Abstract

The variability in low to moderate energy carbonate platform margins is poorly known from the geological record. Here, the spatial and temporal evolution of platform margin and adjacent basinal deposits is evaluated from the little known Tertiary Kedango Limestone that developed in a semi-enclosed marine embayment in SE Asia. The hypothesis here is that platform margin development will reflect regional and perhaps global influences, such as tectonics, eustasy or biotic change, rather than windward-leeward effects and storms that typically impact strongly upon open oceanic platforms.The development of the carbonate platform was determined through logging, petrography, facies evaluation, provenance and high-resolution dating studies. Eleven carbonate facies were identified from the 30km long western margin of the >600m thick platform and its adjacent slope and basinal deposits. Larger benthic foraminifera and coralline algal packstones and wackestones dominated in shallow waters. During the Oligo-Miocene, coral patch reef-related floatstones, rudstones and less commonly boundstones were also present on the platform top.

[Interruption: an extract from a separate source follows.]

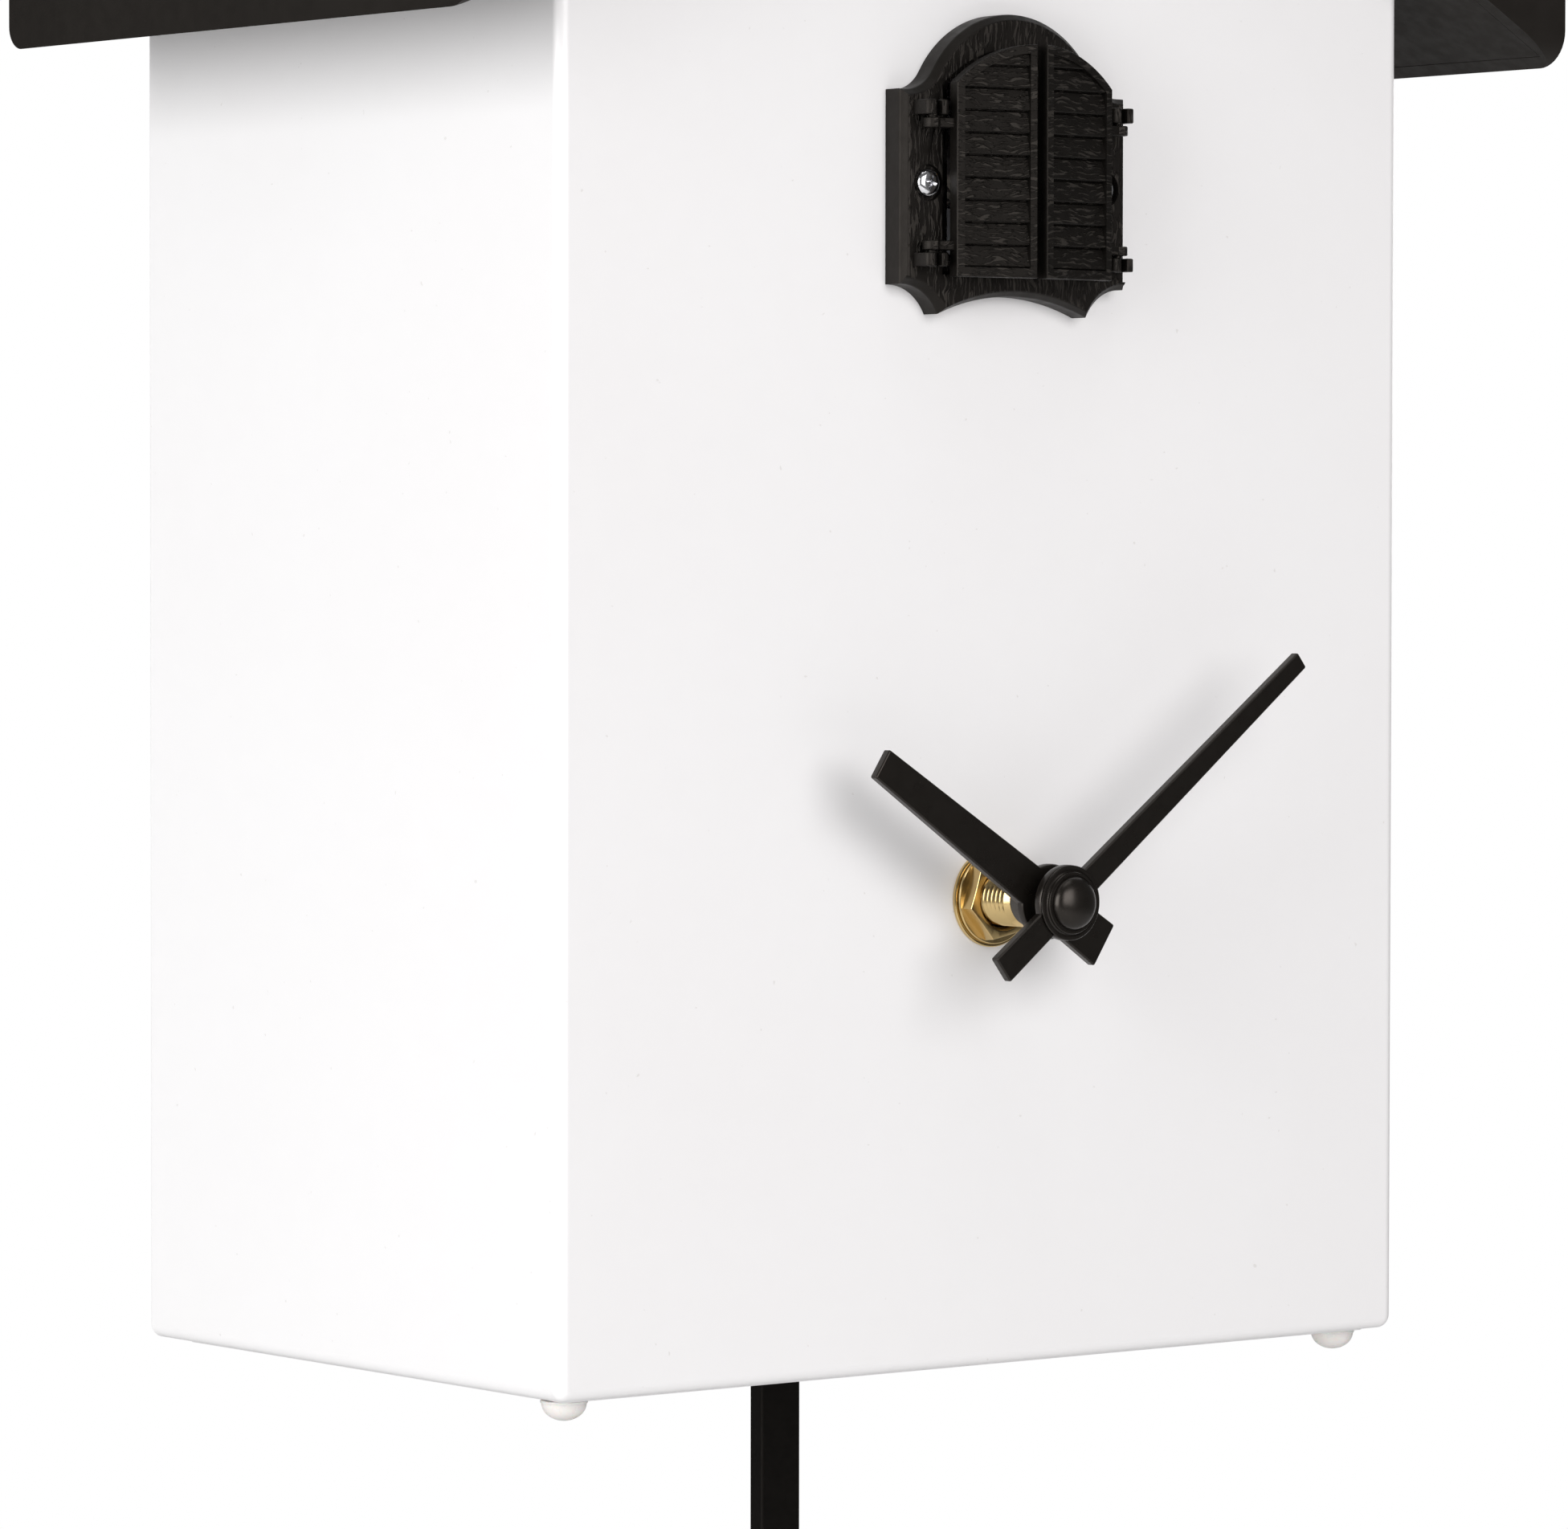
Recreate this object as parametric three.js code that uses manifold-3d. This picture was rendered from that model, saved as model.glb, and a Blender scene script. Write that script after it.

Perhaps surprisingly for a low energy platform there was considerable variation along the platform margin and much reworking of material into slope and basinal deposits during the Oligo-Miocene. Reworked material includes shallow water bioclasts, clasts from older siliciclastics, fresh feldspars, lithified slope and platform top carbonate clasts, some of the latter showing evidence for karstification. The western platform margin varied laterally over a few kilometres from a gently sloping unrimmed platform, to a probable bank top, with in places coral-fringed, bypass and erosional faulted escarpment margins. Eustasy may have influenced shallowing and deepening trends on the platform top, but apparently had little impact on mass wasting. Instead platform margin development was strongly impacted by tectonics (including active faulting), terrestrial runoff, together with changes in carbonate producers and local variability on the platform top.